Nicholas P. Trist to Virginia J. Randolph (Trist)
La-fourche July 7th 1822. |
You will not think, I know, my beloved Virginia, from my tardiness in answering your two last letters, that my heart has been backward in acknowledging the tenderness that breathes throughout them.—
They show me that I am loved as I wish to be;—as I, myself, Love: do not therefore be too punctilious, but let me enjoy the delight they afford, as often as possible.—Whenever your heart bids you to write, do So without reckoning whether I am in your debt or not; and let that “unreserved community of thought and feeling” reign between us, which, ever since I have thought at all on the subject, I have been convinced is necessary to the happiness of all married people who love each other, and which from my own disposition, I know is so to ours.
I wrote to our Mother a few days ago, and hoped when the servant went to the office, that on his return he would bring me a letter: in this, I was disappointed however, and am therefore still in painful suspense, though I do not know exactly why; but anxiety will intrude itself on minds prepared to receive it, and this is now the case of mine—besides, if she is well, it is almost time for me to expect an answer to the few lines I wrote her in May.
As I observed to her, my return next spring depends entirely on you.—Bid me then come, dearest Love! and show the joy you will feel at my return, by granting what I most wish: that we be united within the week after I first embrace you.—There is no reason why you should not—Though my property is far from great, still, it is sufficient to support us; and will, in a few years, I hope put it in my power to afford you some of those enjoyments which you might have commanded at once, had you loved a richer man.
as to the period of my going to the bar, an excellent reason is induces me to defer it for some time: a great deficiency in every quel qualification necessary to my making a resp tolerably respectable figure there.—as this is owing chiefly to the utter loss of the greater portion of my time, in the last six or seven years of my life, I must try to make up for it as much as possible, before I present myself for the severe judgment of the public; which I do not intend doing before two years from the present time.—With the exception of Mathematics, which by some chance or other, I fell upon the right way of studying; I never studied any thing; because I never knew how.
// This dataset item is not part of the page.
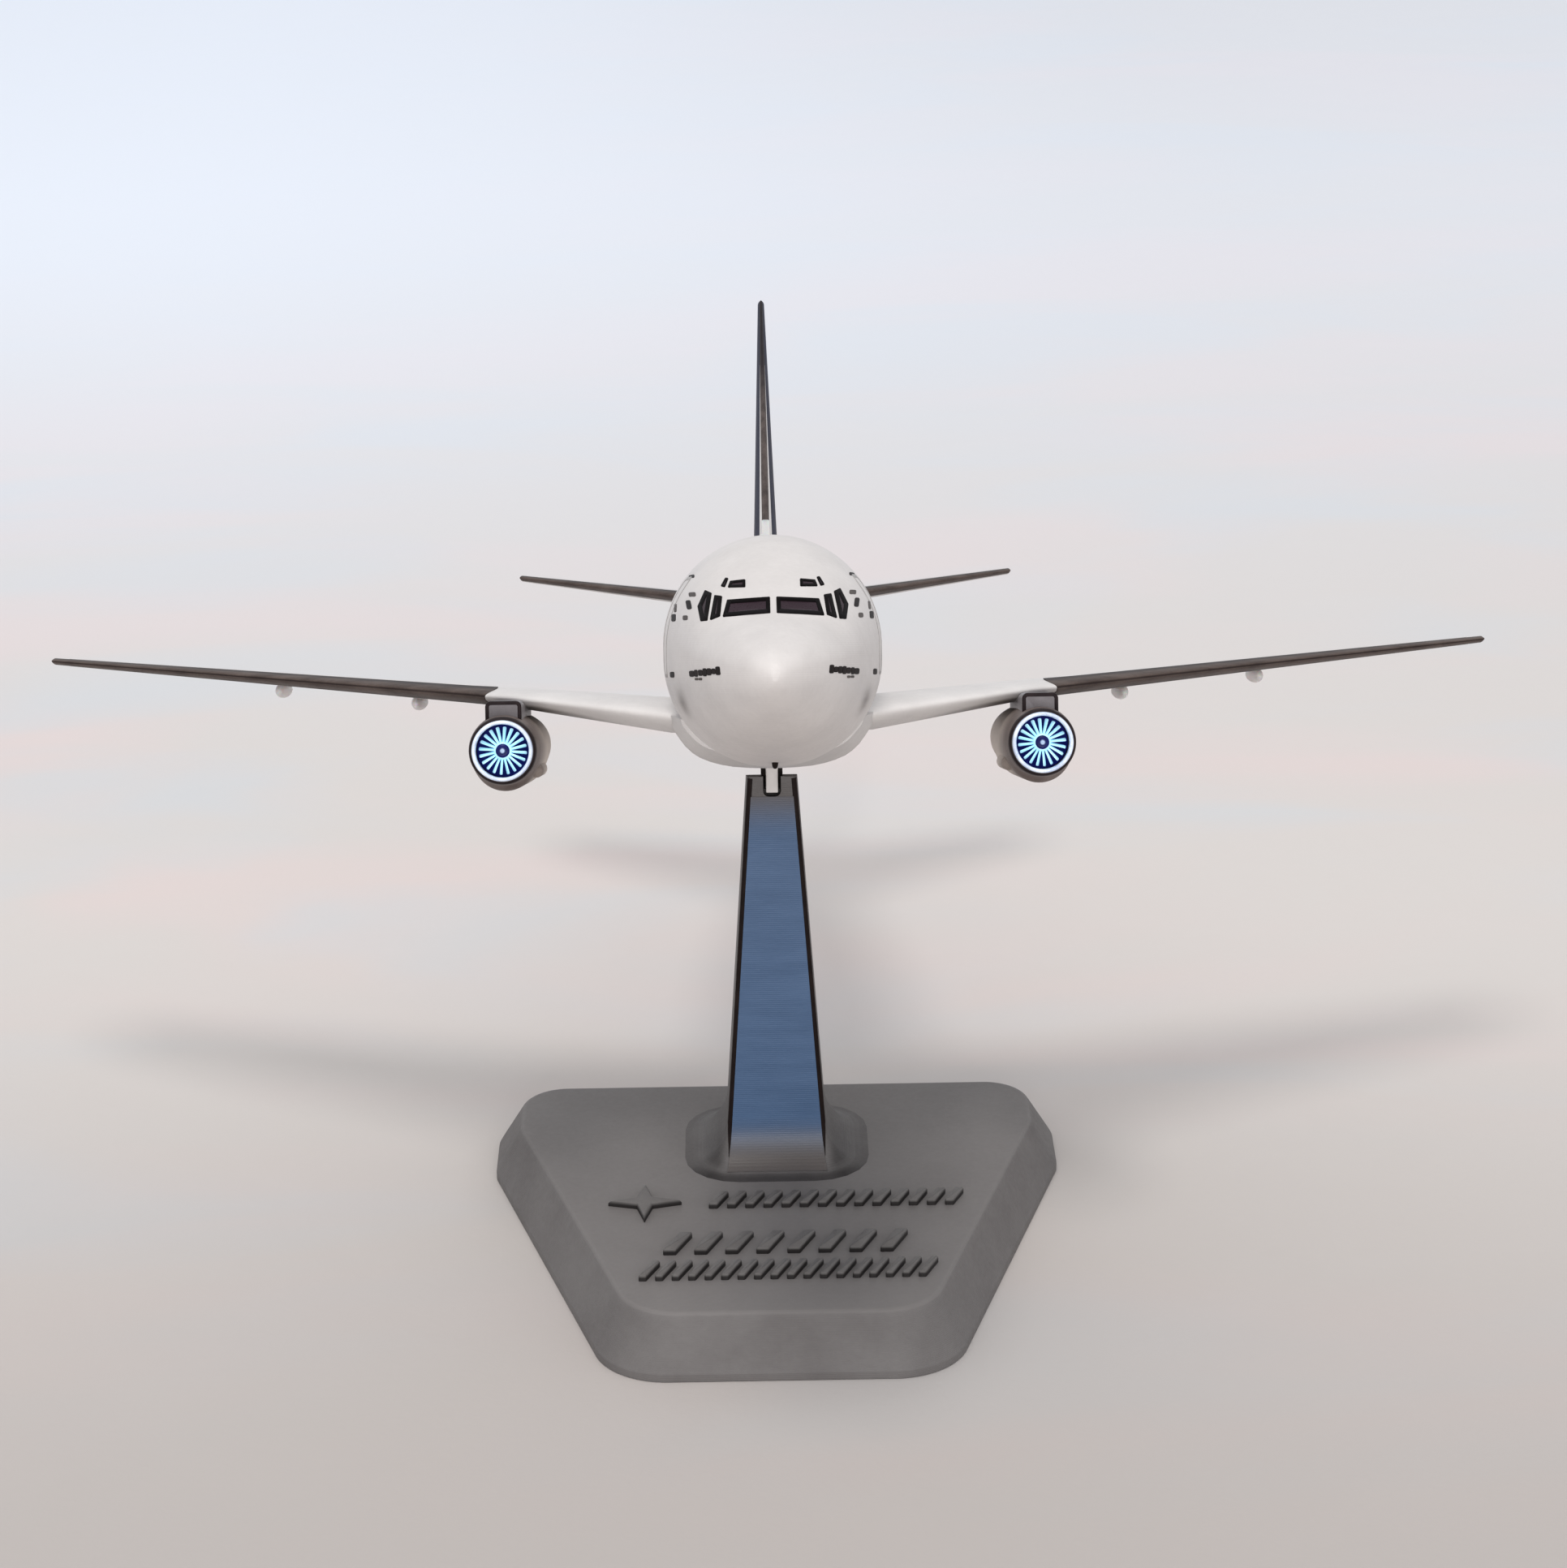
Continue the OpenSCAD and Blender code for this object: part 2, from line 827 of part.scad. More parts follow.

The books that were put into my hands, I ran over, if they interested me, and or slept over, and waded through if they did not: recollecting little of the former, and nothing at all of the latter.—By this course, I have missed the little profit that might have been gained from my limited reading; and ruined a memory that in my early childhood was excellent, because much practised.—The perusal of Locke’s essay on the conduct of the understanding, has however lighted up my intellect a little; enough, at least, to see the entrance into the road to Knowledge; and, in future, by making a study of what I read, though it be little (for my mind is not a grasping one) it shall at least be digested.
Though your laziness is not much flattered by it, this early rising must be beneficial to your health; and therefore, pleasing to me on that account, as well as its giving you an opportunity of pursuing your studies.—The improvement of our minds, works, as you say, evidently to the improvement of the whole being: and in whose improvement could I feel so much interest as in that of her, who is to be, in the voyage of life, my constant companion, my adviser and my bosom-friend, and many much [. . .] else; which you know, with me, are all implied in the word wife.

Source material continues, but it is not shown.